◆ Given material ◆
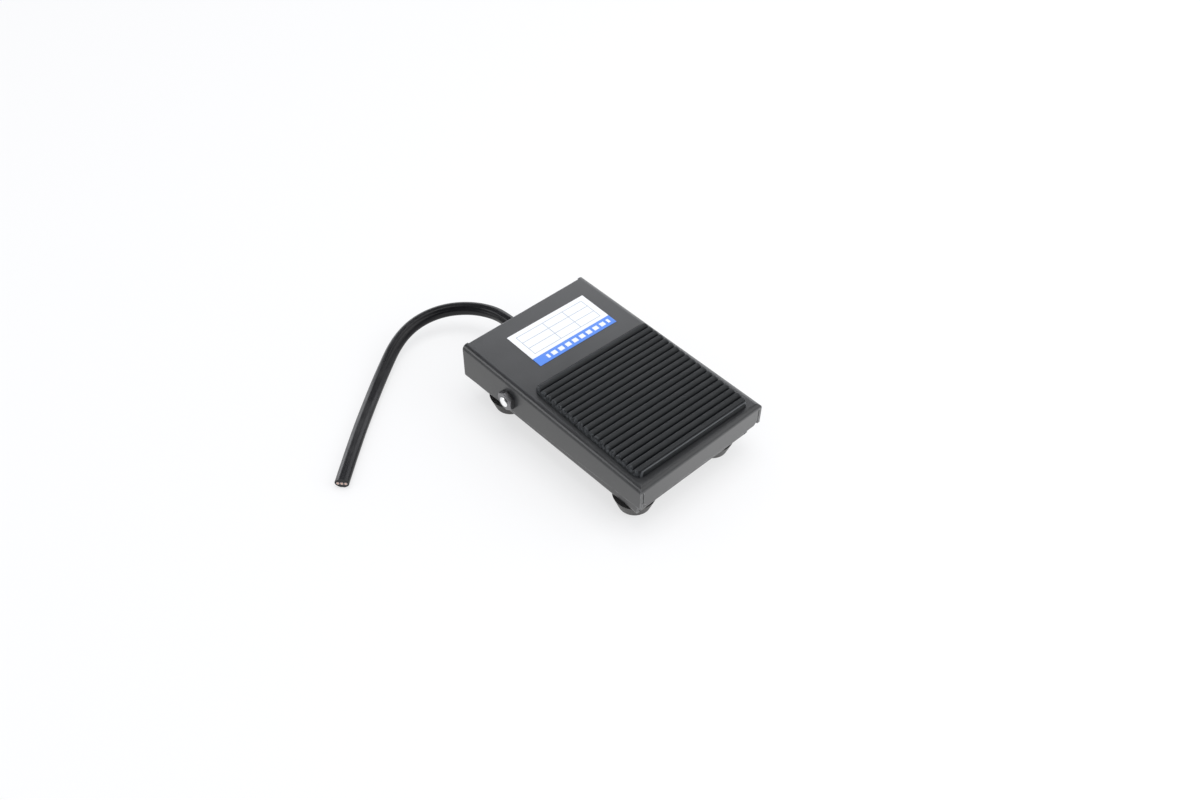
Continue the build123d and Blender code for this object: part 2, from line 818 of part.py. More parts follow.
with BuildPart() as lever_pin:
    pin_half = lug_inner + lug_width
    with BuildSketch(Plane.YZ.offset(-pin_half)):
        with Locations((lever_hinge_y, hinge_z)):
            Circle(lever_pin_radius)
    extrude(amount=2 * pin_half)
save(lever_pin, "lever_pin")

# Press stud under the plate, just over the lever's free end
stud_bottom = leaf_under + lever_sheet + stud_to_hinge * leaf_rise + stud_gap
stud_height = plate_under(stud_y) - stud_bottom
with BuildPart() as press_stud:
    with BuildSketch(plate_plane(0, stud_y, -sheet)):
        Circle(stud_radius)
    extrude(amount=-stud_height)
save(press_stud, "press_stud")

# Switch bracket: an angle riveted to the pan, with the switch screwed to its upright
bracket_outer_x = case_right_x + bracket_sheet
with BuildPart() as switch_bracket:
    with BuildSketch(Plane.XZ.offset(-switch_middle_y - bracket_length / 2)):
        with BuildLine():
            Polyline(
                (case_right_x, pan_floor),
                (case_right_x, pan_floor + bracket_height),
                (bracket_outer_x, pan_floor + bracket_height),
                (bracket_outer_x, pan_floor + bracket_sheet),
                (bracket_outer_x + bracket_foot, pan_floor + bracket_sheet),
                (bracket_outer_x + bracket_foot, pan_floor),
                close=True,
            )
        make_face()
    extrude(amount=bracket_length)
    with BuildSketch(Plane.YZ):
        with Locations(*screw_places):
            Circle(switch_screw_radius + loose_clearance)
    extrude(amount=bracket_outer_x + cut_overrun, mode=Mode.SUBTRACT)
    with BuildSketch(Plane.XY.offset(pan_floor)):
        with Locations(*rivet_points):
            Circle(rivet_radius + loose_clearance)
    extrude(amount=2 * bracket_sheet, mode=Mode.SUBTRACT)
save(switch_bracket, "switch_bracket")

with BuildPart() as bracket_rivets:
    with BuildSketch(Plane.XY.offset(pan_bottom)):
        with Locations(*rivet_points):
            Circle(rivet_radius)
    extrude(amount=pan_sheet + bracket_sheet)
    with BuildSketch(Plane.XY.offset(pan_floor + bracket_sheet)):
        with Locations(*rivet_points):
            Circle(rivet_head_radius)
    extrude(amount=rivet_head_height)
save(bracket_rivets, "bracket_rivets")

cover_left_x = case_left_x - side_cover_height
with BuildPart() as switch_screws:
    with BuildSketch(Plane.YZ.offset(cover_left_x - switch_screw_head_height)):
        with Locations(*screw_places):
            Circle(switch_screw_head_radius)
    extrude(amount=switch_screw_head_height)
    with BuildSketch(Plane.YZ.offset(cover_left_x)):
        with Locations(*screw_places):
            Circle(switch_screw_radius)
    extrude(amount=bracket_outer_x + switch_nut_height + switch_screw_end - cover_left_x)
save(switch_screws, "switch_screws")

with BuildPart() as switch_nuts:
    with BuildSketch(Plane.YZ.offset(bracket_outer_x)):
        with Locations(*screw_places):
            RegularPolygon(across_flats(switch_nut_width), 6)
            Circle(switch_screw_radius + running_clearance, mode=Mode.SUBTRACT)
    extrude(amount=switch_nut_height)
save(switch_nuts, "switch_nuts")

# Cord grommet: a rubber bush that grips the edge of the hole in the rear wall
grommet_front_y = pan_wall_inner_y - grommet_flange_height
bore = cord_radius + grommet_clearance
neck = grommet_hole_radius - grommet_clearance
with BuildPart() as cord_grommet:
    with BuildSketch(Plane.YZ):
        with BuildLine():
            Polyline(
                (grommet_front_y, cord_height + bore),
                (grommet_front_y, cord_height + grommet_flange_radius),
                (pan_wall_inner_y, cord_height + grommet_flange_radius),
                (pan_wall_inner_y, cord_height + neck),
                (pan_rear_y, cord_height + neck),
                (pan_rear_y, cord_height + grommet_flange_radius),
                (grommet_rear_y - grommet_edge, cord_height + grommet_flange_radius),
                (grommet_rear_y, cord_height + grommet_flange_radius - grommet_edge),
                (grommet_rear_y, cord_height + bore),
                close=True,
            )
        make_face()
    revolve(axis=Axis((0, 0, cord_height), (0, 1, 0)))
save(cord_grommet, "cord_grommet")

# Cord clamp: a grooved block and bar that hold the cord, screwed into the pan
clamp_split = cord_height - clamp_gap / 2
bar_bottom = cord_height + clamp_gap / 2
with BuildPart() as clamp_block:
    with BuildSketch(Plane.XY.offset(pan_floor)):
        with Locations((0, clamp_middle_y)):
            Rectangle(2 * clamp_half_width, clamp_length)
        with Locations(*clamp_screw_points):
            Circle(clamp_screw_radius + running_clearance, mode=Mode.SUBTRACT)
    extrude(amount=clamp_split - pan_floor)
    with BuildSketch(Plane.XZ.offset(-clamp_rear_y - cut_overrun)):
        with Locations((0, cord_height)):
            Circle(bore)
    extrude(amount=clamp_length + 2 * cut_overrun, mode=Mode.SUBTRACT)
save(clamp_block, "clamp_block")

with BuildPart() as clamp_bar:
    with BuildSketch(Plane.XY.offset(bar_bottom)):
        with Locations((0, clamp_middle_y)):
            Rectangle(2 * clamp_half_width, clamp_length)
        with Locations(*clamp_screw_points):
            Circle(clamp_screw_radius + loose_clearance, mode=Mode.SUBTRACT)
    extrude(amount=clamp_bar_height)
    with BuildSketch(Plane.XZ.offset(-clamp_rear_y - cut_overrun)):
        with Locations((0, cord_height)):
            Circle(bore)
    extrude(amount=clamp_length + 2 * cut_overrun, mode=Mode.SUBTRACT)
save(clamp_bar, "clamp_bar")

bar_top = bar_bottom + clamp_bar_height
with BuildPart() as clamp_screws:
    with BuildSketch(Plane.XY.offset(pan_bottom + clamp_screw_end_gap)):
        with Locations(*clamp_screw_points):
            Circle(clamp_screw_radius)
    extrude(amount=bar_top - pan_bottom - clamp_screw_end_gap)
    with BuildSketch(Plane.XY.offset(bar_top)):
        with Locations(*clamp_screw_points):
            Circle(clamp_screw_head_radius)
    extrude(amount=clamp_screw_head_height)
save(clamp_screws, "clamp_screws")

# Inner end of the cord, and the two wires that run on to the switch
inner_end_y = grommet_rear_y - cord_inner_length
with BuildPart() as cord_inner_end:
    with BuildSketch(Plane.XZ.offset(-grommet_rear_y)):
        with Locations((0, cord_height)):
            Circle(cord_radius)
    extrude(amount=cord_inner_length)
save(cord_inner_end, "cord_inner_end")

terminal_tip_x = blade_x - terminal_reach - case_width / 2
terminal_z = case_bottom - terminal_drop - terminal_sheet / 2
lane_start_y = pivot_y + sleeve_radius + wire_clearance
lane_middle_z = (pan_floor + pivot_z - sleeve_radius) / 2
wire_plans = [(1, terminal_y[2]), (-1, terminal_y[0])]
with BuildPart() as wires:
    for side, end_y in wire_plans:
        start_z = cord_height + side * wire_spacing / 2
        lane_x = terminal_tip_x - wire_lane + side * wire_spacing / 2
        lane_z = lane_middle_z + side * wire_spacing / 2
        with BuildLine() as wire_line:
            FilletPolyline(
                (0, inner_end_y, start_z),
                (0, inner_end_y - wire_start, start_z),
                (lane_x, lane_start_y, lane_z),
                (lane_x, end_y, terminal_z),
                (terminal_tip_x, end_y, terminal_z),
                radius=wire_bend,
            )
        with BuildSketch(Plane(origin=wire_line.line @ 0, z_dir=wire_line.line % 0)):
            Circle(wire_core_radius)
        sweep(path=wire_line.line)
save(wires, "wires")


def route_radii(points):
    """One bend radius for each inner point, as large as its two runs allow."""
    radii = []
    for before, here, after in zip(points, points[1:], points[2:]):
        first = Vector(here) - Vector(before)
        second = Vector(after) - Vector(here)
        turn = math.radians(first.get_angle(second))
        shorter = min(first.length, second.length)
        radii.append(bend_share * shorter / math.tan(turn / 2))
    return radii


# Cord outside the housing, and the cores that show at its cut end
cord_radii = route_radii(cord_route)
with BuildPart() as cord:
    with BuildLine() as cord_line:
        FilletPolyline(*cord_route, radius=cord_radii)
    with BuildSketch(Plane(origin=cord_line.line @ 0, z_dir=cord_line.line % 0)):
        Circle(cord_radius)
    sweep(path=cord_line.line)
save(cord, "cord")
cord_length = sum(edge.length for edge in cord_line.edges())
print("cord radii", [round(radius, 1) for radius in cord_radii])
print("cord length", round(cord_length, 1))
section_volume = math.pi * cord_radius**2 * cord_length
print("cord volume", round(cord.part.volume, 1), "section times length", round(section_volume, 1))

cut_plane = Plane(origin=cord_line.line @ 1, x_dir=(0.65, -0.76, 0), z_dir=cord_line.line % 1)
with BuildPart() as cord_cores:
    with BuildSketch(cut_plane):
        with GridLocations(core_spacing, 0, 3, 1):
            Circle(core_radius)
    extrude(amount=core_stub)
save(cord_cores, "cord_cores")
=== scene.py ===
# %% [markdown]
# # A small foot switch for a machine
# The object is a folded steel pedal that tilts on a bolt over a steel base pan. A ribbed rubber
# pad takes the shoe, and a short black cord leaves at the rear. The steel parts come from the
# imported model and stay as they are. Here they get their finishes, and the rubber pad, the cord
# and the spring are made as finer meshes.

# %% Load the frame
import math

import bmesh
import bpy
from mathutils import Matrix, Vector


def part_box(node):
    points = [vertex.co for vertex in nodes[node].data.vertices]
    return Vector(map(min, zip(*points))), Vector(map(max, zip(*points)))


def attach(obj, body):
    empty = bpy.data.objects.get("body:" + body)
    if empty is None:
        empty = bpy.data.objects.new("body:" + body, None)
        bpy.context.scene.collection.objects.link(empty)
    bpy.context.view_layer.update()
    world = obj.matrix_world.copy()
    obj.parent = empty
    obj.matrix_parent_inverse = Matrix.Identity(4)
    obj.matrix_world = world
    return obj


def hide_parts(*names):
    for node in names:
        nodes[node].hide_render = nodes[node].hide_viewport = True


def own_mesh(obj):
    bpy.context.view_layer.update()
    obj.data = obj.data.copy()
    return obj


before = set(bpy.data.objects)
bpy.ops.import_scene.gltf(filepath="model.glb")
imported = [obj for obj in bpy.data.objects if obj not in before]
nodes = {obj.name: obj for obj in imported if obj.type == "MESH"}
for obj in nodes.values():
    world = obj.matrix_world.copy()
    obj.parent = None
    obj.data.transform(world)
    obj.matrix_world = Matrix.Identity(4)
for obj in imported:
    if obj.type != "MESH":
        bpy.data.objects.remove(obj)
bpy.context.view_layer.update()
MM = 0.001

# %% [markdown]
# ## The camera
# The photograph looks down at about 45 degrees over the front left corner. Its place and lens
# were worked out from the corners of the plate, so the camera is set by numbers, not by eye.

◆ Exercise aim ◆
All lines in the listing above from the line containing "# Cord outside" to the line containing "obj.matrix_parent_inverse = Matrix.Identity(4)", inclusive, should be retyped exactly; no other lines should appear.

◆ Response for this exercise ◆
# Cord outside the housing, and the cores that show at its cut end
cord_radii = route_radii(cord_route)
with BuildPart() as cord:
    with BuildLine() as cord_line:
        FilletPolyline(*cord_route, radius=cord_radii)
    with BuildSketch(Plane(origin=cord_line.line @ 0, z_dir=cord_line.line % 0)):
        Circle(cord_radius)
    sweep(path=cord_line.line)
save(cord, "cord")
cord_length = sum(edge.length for edge in cord_line.edges())
print("cord radii", [round(radius, 1) for radius in cord_radii])
print("cord length", round(cord_length, 1))
section_volume = math.pi * cord_radius**2 * cord_length
print("cord volume", round(cord.part.volume, 1), "section times length", round(section_volume, 1))

cut_plane = Plane(origin=cord_line.line @ 1, x_dir=(0.65, -0.76, 0), z_dir=cord_line.line % 1)
with BuildPart() as cord_cores:
    with BuildSketch(cut_plane):
        with GridLocations(core_spacing, 0, 3, 1):
            Circle(core_radius)
    extrude(amount=core_stub)
save(cord_cores, "cord_cores")
=== scene.py ===
# %% [markdown]
# # A small foot switch for a machine
# The object is a folded steel pedal that tilts on a bolt over a steel base pan. A ribbed rubber
# pad takes the shoe, and a short black cord leaves at the rear. The steel parts come from the
# imported model and stay as they are. Here they get their finishes, and the rubber pad, the cord
# and the spring are made as finer meshes.

# %% Load the frame
import math

import bmesh
import bpy
from mathutils import Matrix, Vector


def part_box(node):
    points = [vertex.co for vertex in nodes[node].data.vertices]
    return Vector(map(min, zip(*points))), Vector(map(max, zip(*points)))


def attach(obj, body):
    empty = bpy.data.objects.get("body:" + body)
    if empty is None:
        empty = bpy.data.objects.new("body:" + body, None)
        bpy.context.scene.collection.objects.link(empty)
    bpy.context.view_layer.update()
    world = obj.matrix_world.copy()
    obj.parent = empty
    obj.matrix_parent_inverse = Matrix.Identity(4)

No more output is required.